I've got Serge Lang's Undergraduate Algebra (2nd edition). In the Appendix is a treatment of the Peano Axioms, but, as he says: "
The rules of the game from now on allow us to use only sets and mappings."
Good. Here they are:
- There is an element $0 \in \mathbb{N}$
- We have $\sigma(0) \ne 0$ and if we let $\mathbb{N}^+$ denote the subset of $\mathbb{N}$ consisting of all $n \in \mathbb{N}$, $n \ne 0$, then the map $x \mapsto \sigma(x)$ is a bijection between $\mathbb{N}$ and $\mathbb{N}^+$
- If $S$ is a subset of $\mathbb{N}$, if $0 \in S$, and if $\sigma(n)$ lies in $S$ whenever $n$ lies in $S$, then $S = \mathbb{N}$.
He then says
We often denote $\sigma(n)$ by $n'$ and think of and think of $n'$ as the successor of $n$. The reader will recognize 3. as induction. We denote $\sigma(0)$ by $1$.
This supposedly implies $\sigma$ is a successor function, i.e., $\sigma(n) \implies n + 1$. To me it seems 2. and 3. must be working together to produce the successor function, although I can't see it. What necessarily forces $\sigma$ to behave as a successor function $\sigma(n) \implies n + 1$?
To elaborate on coffeemath's comment, let's consider this function, $f_x: \Bbb N \to \Bbb N$:
$f_x(0) = x\\f_x(\sigma(k)) = \sigma(f_x(k)).$
Note that, in turn, we have another function: $x \mapsto f_x$ (which goes from $\Bbb N \to \Bbb N^{\Bbb N}$: $\Bbb N^{\Bbb N}$ is just another way of naming the set of functions $\Bbb N \to \Bbb N$). Let's call this second function $g$.
We will be especially interested in $g(1)$. let's unpack what function $g(1)$ is:
$f_1(0) = 1\\f_1(\sigma(k)) = \sigma(f_1(k)).$
Hence, $f_1(1) = f_1(\sigma(0)) = \sigma(f_1(0)) = \sigma(1)$.
In order to save time, let's look at the set: $T = \{n \in \Bbb N: \sigma(n) = f_1(n)\}$. We have already seen this set contains $0$ and $1 = \sigma(0)$.

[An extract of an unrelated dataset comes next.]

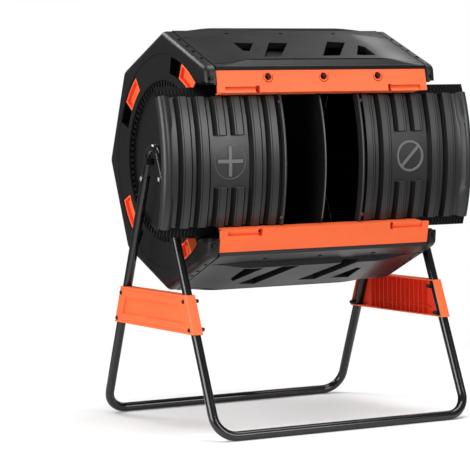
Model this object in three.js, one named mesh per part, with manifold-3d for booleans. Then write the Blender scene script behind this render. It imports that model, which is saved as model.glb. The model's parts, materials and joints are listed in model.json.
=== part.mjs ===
// Dual-chamber compost tumbler on a tubular stand. Millimetres, +Z up, +X along the axle.
// The doors face -Y. The origin is on the ground under the middle of the axle.

import * as THREE from 'three';
import { mergeVertices } from 'three/addons/utils/BufferGeometryUtils.js';
import Module from 'manifold-3d';

const wasm = await Module();
wasm.setup();

// Driving dimensions
const GAP = 0.3; // clearance between pieces that touch
const AXLE_HEIGHT = 625;
const DRUM_RADIUS = 305; // axle to the octagon's corners
const WALL = 4; // moulded plastic
const PANEL_HALF_LENGTH = 280;
const CAP_DEPTH = 28;
const CAP_SHOULDER = 14; // rounded edge of the end caps
const PLATEAU_HEIGHT = 11; // raised middle of each side panel
const PLATEAU_FOOT = 222;
const PLATEAU_TOP = 174;
const PLATEAU_HALF_WIDTH = 78;

const RAIL_OUTER = { front: 215.7, up: 206.5 }; // outer edge of each door rail, from the axle
const RAIL_INNER = { front: 226.8, up: 156 };
const RAIL_LIP = { front: 185, up: 150.5 };
const RAIL_WALL = 3.5;

const DOOR_RADIUS = 460; // outside of the arched door shell
const DOOR_CENTRE = 255; // behind the axle
const DOOR_WALL = 4;
const DOOR_INNER_END = 102;
const DOOR_OUTER_END = 415;
const DOOR_FLANGE_UP = 170;
const DOOR_FACE_UP = 147;
const RIB_COUNT = 6;
const RIB_PITCH = 45.2;
const RIB_WIDTH = 27;
const RIB_HEIGHT = 10;
const RIB_MIDDLE = 242;
const SIGN_HALF_HEIGHT = 59; // gap in the middle ribs, for the sign
const LIP_HEIGHT = 18;
const LIP_WIDTH = 5;
const GRIP_LIP_WIDTH = 14;
const GRIP_LIP_HEIGHT = 15;

// Each hand-hold is a pocket between two angles, from the front over the top to the back. Its
// grip fills the pocket as far as gripEnd, and the rest is open.
const HAND_HOLDS = [
  { start: 47, gripEnd: 66.5, end: 79 },
  { start: 126, gripEnd: 145.5, end: 158 },
  { start: 203, gripEnd: 222.5, end: 235 },
  { start: 291, gripEnd: 302.5, end: 311.5 },
];
const HAND_HOLD_RADIUS = { inner: 207, outer: 247 };
const HAND_HOLD_DEPTH = 22;
const FACE_RECESS_RADIUS = 188;
const FACE_RECESS_DEPTH = 6;

const SCREW_SPACING = 147;
const RAIL_SCREW = { front: 219, up: 191.4 };
const CAP_SCREW = { x: 295.6, front: 221.8, up: 189 };
const PANEL_SCREW_ACROSS = 86; // from the middle of a panel towards its rail
const SMALL_SCREW = { length: 12, radius: 2.5, headRadius: 4.5, headHeight: 2.5 };
const SCREW_HOLE_RADIUS = 3;
const SCREW_SEAT = 1.4; // from the hole's middle out to the underside of the head

const DIVIDER_HALF_THICKNESS = 3;
const DIVIDER_ARCH_RADIUS = 448;
const DIVIDER_FRONT = 223;
const DIVIDER_HOLE_RADIUS = 9.5; // turns clear of the square axle's corners
const AXLE_SIDE = 12; // square steel bar
const AXLE_HALF_LENGTH = 352;
const AXLE_CAP_LENGTH = 14;
const BUSH_RADIUS = 17;
const BRACKET_HALF_THICKNESS = 2.5;
const HUB_RADIUS = 30;

const TUBE_RADIUS = 11;
const TUBE_WALL = 1.5;
const TUBE_SIDES = 16;
const STAND_X = 334.6; // plane of each pair of legs
const LEG_SPREAD = 29.9; // from the axle's plane to a leg's line, at axle height
const LEG_SLOPE = 0.43;
const TOP_BEND_RADIUS = 25;
const BASE_BEND_RADIUS = 50;
const TOP_JOINT_DROP = 34; // below the axle
const TOP_SCREW_DROP = 41;
const BASE_JOINT_X = 25;

const BRACE_TOP = 323;
const BRACE_BOTTOM = 235;
const BRACE_WALL = 3;
const BRACE_DEPTH = 26;
const BOLT_HEIGHTS = [308, 245];
const BOLT_RADIUS = 3;
const BOLT_HEAD_RADIUS = 5.5;
const TOP_SCREW = { length: 8, radius: BOLT_RADIUS, headRadius: BOLT_HEAD_RADIUS, headHeight: 3 };
const HOLE_CLEARANCE = 0.4;

const blackPlastic = new THREE.MeshStandardMaterial({ color: 0x2c2c2e, roughness: 0.55, metalness: 0 });
const doorPlastic = new THREE.MeshStandardMaterial({ color: 0x353537, roughness: 0.45, metalness: 0 });
const orangePlastic = new THREE.MeshStandardMaterial({ color: 0xf4572a, roughness: 0.45, metalness: 0 });
const blackPaint = new THREE.MeshStandardMaterial({ color: 0x141414, roughness: 0.25, metalness: 0.3 });
const greySteel = new THREE.MeshStandardMaterial({ color: 0x55585a, roughness: 0.4, metalness: 0.8 });
const brightSteel = new THREE.MeshStandardMaterial({ color: 0xb8babc, roughness: 0.3, metalness: 1 });
const darkSteel = new THREE.MeshStandardMaterial({ color: 0x1b1b1c, roughness: 0.4, metalness: 0.8 });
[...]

Now suppose that $k \in T$, so that $f_1(k) = \sigma(k)$. By the definition of $f_1$:
$f_1(\sigma(k)) = \sigma(f_1(k)) = \sigma(\sigma(k))$, that is $\sigma(k) \in T$. So by rule 3, $T = \Bbb N$.
We thus conclude that $f_1 = \sigma$, since they agree on every domain element.
You probably know the function $f_x$ better as: "add $x$ to $k$", that is, the function that sends $k \mapsto k+x$, so hopefully you see now that $\sigma$ is thus the function that sends $k \mapsto k+1$. The reason $\sigma$ is not DEFINED as: $\sigma(0) = 1$, and $\sigma(k) = k+1$, is that we need a reasonable definition of "+" to define $\sigma$, then, and we want to USE $\sigma$ to define +.
The format:
$h(0) = a\\h(\sigma(k)) = f(h(k))$
(where $f$ is some function from the set $a$ lives in to that same set) is called a recursive definition of $h$, and allows us to specify $h$ for any natural number by just specifying the "rule" $f$, and the "seed value" $a$.
For example, if $a = 1 \in \Bbb R$, and $f: \Bbb R \to \Bbb R$ is the "doubling function" ($f(x) = 2x$), we get:
$h(0) = 1\\h(k+1) = 2\cdot h(k)$
which is a recursive definition of the function $h:\Bbb N \to \Bbb R$ given by $h(k) = 2^k$.
The idea is: rules 2 & 3 allow us to make such recursive definitions, because at each step, we can compute $h(n)$ in terms of $h$ evaluated at "smaller" values for $n$ we have previously computed.